2 Every industry has some degree of vertical integration. Vertical integration of stages of production can reduce the costs of coordinating production. If separate businesses at different stages of production face problems in negotiating and enforcing contracts, then it makes economic sense for those businesses to integrate. The idea that vertical integration increases monopoly power is highly suspect. Vertically integrated firms can face fierce competition from horizontal competitors. See Coase (1937) and Grossman and Hart (1986) for discussions of these issues.

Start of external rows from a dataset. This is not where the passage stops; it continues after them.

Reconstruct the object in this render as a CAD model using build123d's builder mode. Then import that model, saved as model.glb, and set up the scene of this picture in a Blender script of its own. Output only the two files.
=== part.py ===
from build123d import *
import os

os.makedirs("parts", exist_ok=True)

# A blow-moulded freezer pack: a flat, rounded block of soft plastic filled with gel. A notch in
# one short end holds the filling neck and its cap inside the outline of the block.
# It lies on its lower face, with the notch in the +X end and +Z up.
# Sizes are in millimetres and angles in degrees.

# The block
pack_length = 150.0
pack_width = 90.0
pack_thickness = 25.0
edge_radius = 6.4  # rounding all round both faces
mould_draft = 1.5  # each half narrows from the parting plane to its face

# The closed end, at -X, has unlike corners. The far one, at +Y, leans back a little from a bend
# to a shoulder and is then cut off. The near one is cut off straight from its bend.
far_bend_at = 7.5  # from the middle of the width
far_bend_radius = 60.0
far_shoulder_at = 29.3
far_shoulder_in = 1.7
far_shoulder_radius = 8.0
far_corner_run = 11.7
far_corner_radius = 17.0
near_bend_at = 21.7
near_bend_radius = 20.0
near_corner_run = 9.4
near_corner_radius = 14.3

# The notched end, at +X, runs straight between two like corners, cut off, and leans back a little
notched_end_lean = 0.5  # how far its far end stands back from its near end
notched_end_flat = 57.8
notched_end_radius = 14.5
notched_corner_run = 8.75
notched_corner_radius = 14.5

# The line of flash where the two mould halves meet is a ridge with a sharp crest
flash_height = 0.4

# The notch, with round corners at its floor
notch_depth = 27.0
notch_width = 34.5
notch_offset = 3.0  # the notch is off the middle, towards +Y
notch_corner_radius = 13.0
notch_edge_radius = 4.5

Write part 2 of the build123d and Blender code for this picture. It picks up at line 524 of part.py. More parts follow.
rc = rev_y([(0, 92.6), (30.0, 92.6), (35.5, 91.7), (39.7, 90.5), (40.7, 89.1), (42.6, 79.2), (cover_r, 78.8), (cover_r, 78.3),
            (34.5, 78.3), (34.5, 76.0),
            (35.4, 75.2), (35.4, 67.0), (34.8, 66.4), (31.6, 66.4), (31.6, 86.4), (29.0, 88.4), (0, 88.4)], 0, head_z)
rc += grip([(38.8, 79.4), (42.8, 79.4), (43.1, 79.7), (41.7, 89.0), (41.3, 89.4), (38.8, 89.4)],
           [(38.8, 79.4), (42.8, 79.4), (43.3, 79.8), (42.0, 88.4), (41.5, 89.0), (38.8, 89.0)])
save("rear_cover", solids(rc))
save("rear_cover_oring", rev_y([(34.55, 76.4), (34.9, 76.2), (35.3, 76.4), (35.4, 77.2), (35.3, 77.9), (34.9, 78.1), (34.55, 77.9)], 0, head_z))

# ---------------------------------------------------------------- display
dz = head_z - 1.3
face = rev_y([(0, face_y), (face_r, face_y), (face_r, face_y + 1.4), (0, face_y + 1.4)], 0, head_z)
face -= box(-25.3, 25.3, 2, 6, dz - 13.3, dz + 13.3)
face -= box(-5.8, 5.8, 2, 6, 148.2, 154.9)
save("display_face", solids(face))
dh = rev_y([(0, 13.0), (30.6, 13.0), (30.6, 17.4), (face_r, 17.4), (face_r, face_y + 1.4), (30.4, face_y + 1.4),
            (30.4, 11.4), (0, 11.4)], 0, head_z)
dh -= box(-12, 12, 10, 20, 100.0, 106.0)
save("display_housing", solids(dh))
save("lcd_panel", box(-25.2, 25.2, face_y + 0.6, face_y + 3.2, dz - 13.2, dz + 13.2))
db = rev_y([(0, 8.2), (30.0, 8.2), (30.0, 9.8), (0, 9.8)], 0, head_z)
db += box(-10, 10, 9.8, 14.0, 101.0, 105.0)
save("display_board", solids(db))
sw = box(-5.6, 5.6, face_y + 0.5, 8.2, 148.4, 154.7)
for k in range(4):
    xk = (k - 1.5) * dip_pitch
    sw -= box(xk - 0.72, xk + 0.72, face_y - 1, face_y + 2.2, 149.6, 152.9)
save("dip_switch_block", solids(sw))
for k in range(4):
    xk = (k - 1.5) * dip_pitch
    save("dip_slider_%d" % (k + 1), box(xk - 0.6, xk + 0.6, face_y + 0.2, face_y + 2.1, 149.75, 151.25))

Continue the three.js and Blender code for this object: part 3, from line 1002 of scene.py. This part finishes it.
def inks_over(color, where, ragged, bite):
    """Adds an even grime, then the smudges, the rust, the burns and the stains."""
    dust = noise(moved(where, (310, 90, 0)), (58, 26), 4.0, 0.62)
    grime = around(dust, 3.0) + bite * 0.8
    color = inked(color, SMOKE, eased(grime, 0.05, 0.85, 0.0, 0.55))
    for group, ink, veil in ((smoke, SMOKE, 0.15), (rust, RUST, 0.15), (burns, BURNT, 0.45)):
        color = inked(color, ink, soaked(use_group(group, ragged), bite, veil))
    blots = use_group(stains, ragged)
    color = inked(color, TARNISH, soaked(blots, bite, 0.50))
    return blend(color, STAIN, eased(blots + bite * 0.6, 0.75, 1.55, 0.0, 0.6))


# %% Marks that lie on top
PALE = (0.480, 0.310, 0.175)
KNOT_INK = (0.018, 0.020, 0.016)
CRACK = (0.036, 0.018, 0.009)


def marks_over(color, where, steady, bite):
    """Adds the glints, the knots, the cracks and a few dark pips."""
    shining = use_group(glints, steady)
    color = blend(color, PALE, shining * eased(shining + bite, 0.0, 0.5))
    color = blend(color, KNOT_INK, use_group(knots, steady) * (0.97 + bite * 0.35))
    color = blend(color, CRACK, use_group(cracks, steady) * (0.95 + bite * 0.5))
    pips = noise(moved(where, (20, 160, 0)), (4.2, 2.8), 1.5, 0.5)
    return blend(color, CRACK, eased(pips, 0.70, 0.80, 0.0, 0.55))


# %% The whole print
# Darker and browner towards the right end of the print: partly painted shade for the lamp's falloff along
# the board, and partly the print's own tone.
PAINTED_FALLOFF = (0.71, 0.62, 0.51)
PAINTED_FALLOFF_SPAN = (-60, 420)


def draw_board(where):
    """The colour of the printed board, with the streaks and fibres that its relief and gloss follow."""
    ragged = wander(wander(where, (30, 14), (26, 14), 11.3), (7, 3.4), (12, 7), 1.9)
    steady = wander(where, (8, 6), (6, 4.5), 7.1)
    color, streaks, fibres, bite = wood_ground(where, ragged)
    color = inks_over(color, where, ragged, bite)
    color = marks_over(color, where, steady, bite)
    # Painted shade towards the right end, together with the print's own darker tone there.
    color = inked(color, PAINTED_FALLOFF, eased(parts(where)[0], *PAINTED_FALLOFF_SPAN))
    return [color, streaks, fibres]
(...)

3 This report claims that Direct Broadcast Satellite providers cannot reach many urban subscribers who lack direct line of sight with satellites. Many refuse DBS and when they can it is without local channels. 47% of subscribers refuse to buy DBS services without local channels. It is also costly to install DBS in multifamily housing. It also offers less in terms of phone service and high speed internet service. As cable operators have improved their service with digital technology, DBS suppliers have lost the quality advantage they once had. Cable systems now have an advantage since bad weather does not affect their performance. This may all be true, but the fact remains that DBS is a viable alternative for many, and that it has failed in part is due to the fact that cable providers have provided some valuable services and conveniences. While access and line of site do put this option beyond the reach of some consumers, it is also the case that many consumers seem willing to pay extra for cable services. If people want to pay extra for local channels and other services, why should self-appointed consumer guardians like PIRG object?
4 A federal appellate court struck this down.
The Failure of Cable Deregulation US Public Interest Research Group August 2003.